Combines Spreading chaff

John_W

Guest
Yes with a rotary combine as much as half of the MOG going through the combine can end up on the shoe, so chaff spreading is important in most cases. I think your best bet would be to just buy a chaff spreader. Most of them are similar with one or two spinners driven by a hydraulic motor and powered by the reel drive circuit. Here is a link to Vittetoe. Another is Crary and I think there are a couple even made in Saskatchewan, like Kirby and another that escapes me. Redekop makes a chopper that processes both the chaff and straw, but they are a big spendy unit. REM used to make a pneumatic chaff spreader that used a pressure fan to spread the chaff, but the stopped making them. You can also lower your straw spreaders and make a tray to direct the chaff into the spreader. You should add the new cupped blades and speed up the spreader if you go that route.
 

loren_SE_IA

Guest
I have 2 combines just like yours. On the one we put a Vittitoe axle mount chaff spreader on. It does a good job for the chaff coming off the seives. On the other 1460 we replaced the hex shafts on the original spreaders with some that are about 1 foot longer then original. We drills holes about every 2-3" so we could adjust the spreader up or down to where we thought it does the best job. By having one guy walking alongside the combine while operating we observed that the majority of the chaff that came from the rotor was towards the right hand side of the combine when standing behind it. Also a good bit of chaff was shooting inbetween the circular gap between the spreaders and leaving a small windrow on the ground.
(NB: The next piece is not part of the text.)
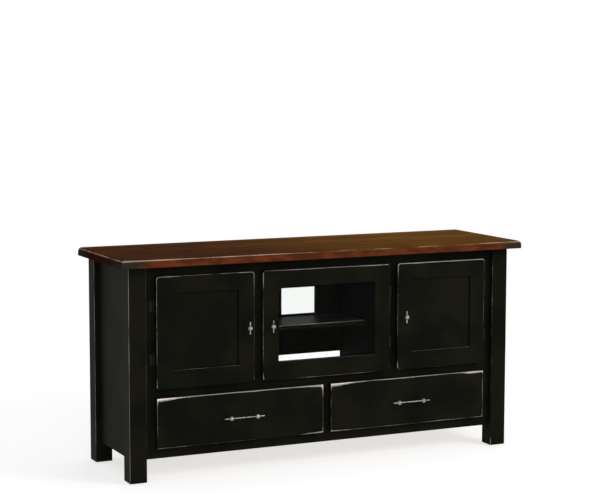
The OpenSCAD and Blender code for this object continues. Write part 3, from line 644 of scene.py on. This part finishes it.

So on both combines I took a 6" piece of flat steel and bolted it to the rear of the combine just above the spreaders so that the chaff would be directed more downwards onto the spreaders instead of more rearward as it exited the combine. Doing that especially helped reduce and basically eliminate the windrow on the ground. As for the extended hex shaft on the spreaders, we only lowered the left spreader about 6" below the right spreader. The reason being, the left lower spreader catches a lOT of the chaff coming off of the seives and spreads it while the right spreader still running at it's original height spreads the residue coming from the rotor. So really I would suggest only exetnding the left hex shaft and leaving the right one as is. Give these things a try and I think it will certainly help your problem quite a bit. There are other option you can do but this is the least expensive way to start your experiment. IH also has a bolt on triangle shaped deflector kit available to put inside of the rear end of the combine to deflect the chaff onto the spreaders. Probably not a bad idea. Hope this helps!!
 

George_2

Guest
Buy the triangle shaped piece of metal from Case IH. They use on chopper equipped combines. then get the 3 new cupped shaped bats for each side. problem solved. That is what I did on my 1460.
 

bookem

Guest
does anyone have a part n for the triange shape piece you are describing, my parts people are clueless. Thanks
 

Farm_Kid2

Guest
On a 1680 the deflector is 1319485C1 and the guard is 1321019C1. It says to only use them with the chopper. On a 2188 the same parts are recommended for the straw spreader and an additional deflector is used for the rotor discharge (staw and chaff spreader) 115497A1. I'm not sure exactly which parts are being recommended to you, and it's possible the 60 machine will take something smaller, but this should atleast get your parts guy something to look at.